Tickets and schedule

The opening times and prices of the monuments are set by each establishment.

Outside the walls, the Basilica of San Vicente was built in Caleno granite in a way that was greatly conditioned by the lie of the land and in the place where tradition situates the martyrdom and burial of Vincent, Sabina and Cristeta. It is the prime model of the Romanesque style in Ávila and its measured proportions make it a unique example of the Hispanic Romanesque style. With its outside influences and the influence of the cathedral construction, it is also the propagator of the style in the town.

It has a Latin-cross layout with three six-section naves and one transept. Interestingly, it also has a Gothic clerestory on the side naves. The narrow upper end, with its three apses, stands on a liturgical funeral crypt.

Its construction began around 1120 with the building of the main body up to the west entrance; the towers and narthex of the entrance were built between 1150 and 1170 and the side naves were closed off with depressed quarter-barrel vaults; a ribbed vault was built above the central nave in Gothic style.

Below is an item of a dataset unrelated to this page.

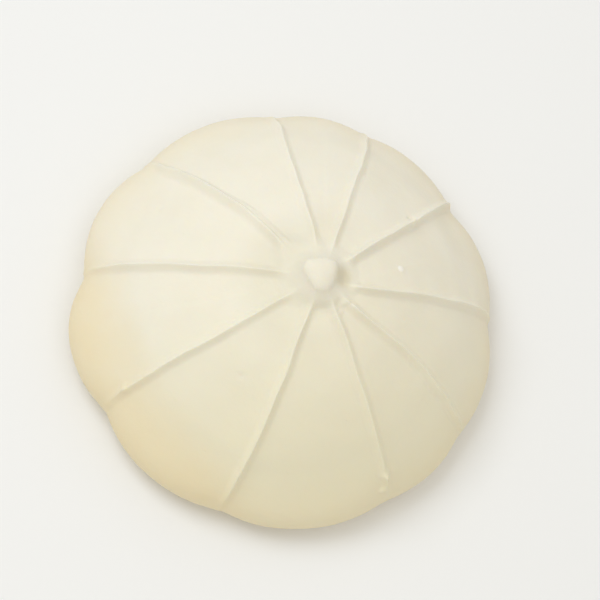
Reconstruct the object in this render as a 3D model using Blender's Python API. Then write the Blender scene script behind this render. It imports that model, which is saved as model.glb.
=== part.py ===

The apse was covered with an octagonal vault halfway through the 13th century.

The storiated capitals of the main chapel, the cenotaph of the saints (by Fruchel and dating from the mid-12th century), showing the arrest, sentencing and martyrdom of Saints Vincent, Sabina and Cristeta, the west porch and the southern cornice stand as the best examples of Romanesque sculpture in the church and also in the town.

The porticoed gallery was built on the south front in the 15th century.

San Vicente was the first Spanish building to be restored in historicist style, with work by Hernández Callejo, Vicente Miranda and, above all, Repullés y Vargas from the mid-19th century to the first quarter of the 20th century.

The crypt boasts a statue of the Madonna of La Soterraña (15th century), which was venerated by St Teresa of Jesus.